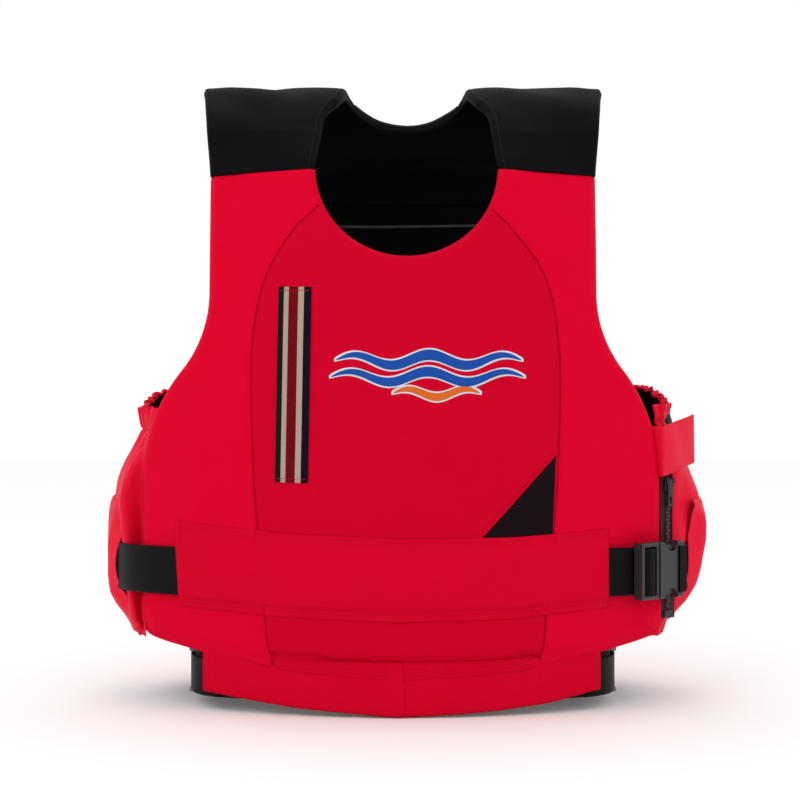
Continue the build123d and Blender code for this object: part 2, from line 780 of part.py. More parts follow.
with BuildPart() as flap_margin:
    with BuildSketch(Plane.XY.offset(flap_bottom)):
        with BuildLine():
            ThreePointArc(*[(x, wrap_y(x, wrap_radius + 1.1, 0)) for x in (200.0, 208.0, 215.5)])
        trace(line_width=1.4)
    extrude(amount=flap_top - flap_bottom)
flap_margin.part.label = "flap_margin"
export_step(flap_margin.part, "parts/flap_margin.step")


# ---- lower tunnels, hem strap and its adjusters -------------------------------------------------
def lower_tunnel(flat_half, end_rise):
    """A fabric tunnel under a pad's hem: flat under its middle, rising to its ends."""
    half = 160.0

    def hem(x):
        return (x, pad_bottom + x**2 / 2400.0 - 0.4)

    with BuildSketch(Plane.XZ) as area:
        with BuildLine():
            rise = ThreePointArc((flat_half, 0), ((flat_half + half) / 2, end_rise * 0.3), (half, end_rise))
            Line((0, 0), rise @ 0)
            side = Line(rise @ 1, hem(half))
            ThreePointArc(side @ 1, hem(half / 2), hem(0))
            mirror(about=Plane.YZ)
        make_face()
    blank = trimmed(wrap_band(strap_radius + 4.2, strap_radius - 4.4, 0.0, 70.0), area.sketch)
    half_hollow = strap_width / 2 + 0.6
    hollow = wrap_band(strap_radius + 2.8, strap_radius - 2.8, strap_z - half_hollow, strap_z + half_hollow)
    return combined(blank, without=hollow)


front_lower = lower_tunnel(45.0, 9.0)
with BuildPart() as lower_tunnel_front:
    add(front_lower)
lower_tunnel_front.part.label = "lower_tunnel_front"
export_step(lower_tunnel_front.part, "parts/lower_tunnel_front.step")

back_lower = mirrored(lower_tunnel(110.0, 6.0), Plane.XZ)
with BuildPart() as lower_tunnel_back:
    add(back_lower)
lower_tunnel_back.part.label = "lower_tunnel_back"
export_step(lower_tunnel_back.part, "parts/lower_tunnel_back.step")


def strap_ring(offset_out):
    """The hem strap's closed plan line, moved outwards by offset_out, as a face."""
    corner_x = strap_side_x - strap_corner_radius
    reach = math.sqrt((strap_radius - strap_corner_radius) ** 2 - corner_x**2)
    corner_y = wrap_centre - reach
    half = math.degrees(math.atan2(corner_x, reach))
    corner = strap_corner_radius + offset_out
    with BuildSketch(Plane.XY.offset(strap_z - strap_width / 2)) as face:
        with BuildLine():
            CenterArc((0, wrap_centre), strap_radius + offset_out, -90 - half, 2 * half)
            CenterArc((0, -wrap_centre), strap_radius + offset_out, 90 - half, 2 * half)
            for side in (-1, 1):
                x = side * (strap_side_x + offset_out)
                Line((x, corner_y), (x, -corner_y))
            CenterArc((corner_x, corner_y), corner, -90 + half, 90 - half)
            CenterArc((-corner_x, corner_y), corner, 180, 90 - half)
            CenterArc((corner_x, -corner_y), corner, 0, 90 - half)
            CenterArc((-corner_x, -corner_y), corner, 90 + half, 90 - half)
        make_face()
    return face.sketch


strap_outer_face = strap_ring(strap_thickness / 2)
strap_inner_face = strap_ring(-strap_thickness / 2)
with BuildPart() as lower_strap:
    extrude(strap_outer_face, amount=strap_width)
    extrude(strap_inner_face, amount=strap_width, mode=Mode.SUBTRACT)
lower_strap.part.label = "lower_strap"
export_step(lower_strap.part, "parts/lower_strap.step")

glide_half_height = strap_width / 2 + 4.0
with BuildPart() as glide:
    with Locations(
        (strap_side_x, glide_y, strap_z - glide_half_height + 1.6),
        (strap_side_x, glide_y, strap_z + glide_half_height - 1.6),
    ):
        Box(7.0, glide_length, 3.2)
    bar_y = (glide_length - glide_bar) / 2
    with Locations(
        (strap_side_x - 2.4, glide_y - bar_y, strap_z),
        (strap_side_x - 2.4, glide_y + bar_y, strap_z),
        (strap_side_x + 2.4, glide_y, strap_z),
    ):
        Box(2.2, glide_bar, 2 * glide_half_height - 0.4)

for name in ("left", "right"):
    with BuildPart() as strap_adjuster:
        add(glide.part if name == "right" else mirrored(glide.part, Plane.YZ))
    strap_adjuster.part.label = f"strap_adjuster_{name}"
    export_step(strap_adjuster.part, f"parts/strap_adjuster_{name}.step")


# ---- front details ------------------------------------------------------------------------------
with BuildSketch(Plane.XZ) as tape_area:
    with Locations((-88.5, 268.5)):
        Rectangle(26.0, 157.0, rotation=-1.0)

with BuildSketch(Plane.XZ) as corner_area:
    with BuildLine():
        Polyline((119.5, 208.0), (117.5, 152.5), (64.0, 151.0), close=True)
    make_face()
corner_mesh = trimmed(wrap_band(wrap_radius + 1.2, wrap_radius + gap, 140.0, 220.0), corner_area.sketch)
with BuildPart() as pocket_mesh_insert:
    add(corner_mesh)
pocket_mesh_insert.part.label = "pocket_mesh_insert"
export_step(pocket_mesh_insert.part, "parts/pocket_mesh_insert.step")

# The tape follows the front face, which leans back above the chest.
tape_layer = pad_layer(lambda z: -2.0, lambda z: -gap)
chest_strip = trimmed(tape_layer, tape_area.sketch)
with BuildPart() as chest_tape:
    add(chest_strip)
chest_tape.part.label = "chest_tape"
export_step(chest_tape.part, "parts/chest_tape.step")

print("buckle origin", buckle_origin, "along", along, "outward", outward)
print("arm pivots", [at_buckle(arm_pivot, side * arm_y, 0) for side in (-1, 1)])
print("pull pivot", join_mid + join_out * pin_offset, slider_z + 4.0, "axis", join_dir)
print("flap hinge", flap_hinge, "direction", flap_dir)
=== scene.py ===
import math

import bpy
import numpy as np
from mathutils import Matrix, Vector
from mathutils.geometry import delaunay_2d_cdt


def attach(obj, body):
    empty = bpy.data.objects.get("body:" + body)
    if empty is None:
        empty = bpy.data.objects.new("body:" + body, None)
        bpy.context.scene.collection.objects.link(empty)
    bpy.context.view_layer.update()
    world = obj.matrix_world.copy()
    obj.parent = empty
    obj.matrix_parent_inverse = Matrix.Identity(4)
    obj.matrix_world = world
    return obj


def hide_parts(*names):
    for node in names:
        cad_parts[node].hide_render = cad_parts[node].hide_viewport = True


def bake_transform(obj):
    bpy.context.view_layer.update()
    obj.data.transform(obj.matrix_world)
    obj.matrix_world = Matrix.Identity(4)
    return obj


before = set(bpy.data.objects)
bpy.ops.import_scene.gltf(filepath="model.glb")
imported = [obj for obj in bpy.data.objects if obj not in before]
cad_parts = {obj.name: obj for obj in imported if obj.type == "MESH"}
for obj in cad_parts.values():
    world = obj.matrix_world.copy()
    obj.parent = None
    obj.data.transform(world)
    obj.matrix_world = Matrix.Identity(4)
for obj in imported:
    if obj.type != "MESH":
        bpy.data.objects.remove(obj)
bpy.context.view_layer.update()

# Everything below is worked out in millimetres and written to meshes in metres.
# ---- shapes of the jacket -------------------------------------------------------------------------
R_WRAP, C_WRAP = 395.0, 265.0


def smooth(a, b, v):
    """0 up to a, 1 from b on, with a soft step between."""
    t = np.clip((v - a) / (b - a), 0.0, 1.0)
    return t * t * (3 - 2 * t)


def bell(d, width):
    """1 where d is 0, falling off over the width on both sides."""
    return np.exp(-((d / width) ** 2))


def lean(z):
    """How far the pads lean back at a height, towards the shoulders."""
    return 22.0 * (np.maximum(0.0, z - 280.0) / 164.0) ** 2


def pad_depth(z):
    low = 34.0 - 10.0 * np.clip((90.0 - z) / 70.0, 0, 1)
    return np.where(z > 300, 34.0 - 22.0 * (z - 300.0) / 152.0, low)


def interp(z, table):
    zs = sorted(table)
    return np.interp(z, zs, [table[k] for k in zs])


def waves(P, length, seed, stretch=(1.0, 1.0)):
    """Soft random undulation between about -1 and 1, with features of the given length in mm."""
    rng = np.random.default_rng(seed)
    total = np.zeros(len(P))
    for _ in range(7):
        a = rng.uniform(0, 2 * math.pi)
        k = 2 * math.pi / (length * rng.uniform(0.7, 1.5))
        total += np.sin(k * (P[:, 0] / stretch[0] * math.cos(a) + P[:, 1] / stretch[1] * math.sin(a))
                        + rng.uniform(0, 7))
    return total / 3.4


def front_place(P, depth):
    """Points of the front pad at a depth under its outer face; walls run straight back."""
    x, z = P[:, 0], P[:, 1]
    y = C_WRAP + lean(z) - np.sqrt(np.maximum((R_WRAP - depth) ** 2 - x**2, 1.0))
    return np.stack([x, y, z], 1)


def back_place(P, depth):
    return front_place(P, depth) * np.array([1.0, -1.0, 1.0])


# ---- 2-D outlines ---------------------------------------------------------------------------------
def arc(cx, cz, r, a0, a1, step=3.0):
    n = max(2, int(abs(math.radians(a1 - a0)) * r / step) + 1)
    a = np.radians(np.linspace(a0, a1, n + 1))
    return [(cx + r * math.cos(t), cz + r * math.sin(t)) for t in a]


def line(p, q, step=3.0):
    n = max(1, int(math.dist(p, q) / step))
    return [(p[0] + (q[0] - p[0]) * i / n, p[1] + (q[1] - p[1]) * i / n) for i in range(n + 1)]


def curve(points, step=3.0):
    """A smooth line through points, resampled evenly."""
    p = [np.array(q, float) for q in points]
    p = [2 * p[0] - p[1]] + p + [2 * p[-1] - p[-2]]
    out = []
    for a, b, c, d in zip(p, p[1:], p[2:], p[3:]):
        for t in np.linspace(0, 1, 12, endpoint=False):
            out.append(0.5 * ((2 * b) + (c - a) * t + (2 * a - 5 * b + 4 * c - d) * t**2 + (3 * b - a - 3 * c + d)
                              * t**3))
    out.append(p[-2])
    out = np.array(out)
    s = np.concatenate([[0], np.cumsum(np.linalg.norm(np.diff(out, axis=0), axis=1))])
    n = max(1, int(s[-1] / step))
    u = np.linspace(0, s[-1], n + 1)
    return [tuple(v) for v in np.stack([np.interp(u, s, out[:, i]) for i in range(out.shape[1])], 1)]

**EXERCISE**
From the top of the listing above, restate each line word for word up to and including the line with "return (x, pad_bottom"; add nothing else.

**FULL OUTPUT**
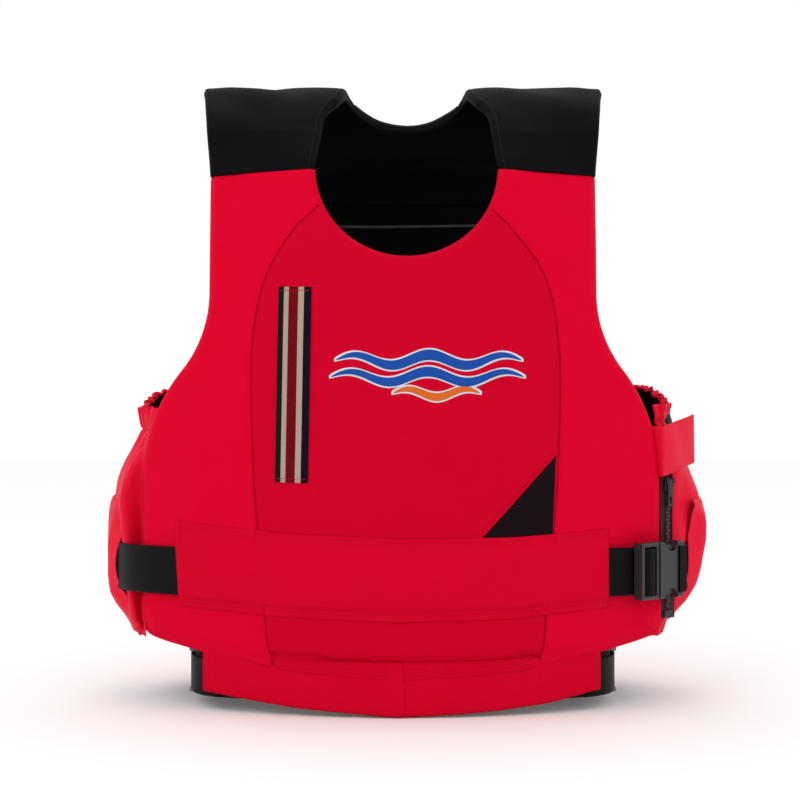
Continue the build123d and Blender code for this object: part 2, from line 780 of part.py. More parts follow.
with BuildPart() as flap_margin:
    with BuildSketch(Plane.XY.offset(flap_bottom)):
        with BuildLine():
            ThreePointArc(*[(x, wrap_y(x, wrap_radius + 1.1, 0)) for x in (200.0, 208.0, 215.5)])
        trace(line_width=1.4)
    extrude(amount=flap_top - flap_bottom)
flap_margin.part.label = "flap_margin"
export_step(flap_margin.part, "parts/flap_margin.step")


# ---- lower tunnels, hem strap and its adjusters -------------------------------------------------
def lower_tunnel(flat_half, end_rise):
    """A fabric tunnel under a pad's hem: flat under its middle, rising to its ends."""
    half = 160.0

    def hem(x):
        return (x, pad_bottom + x**2 / 2400.0 - 0.4)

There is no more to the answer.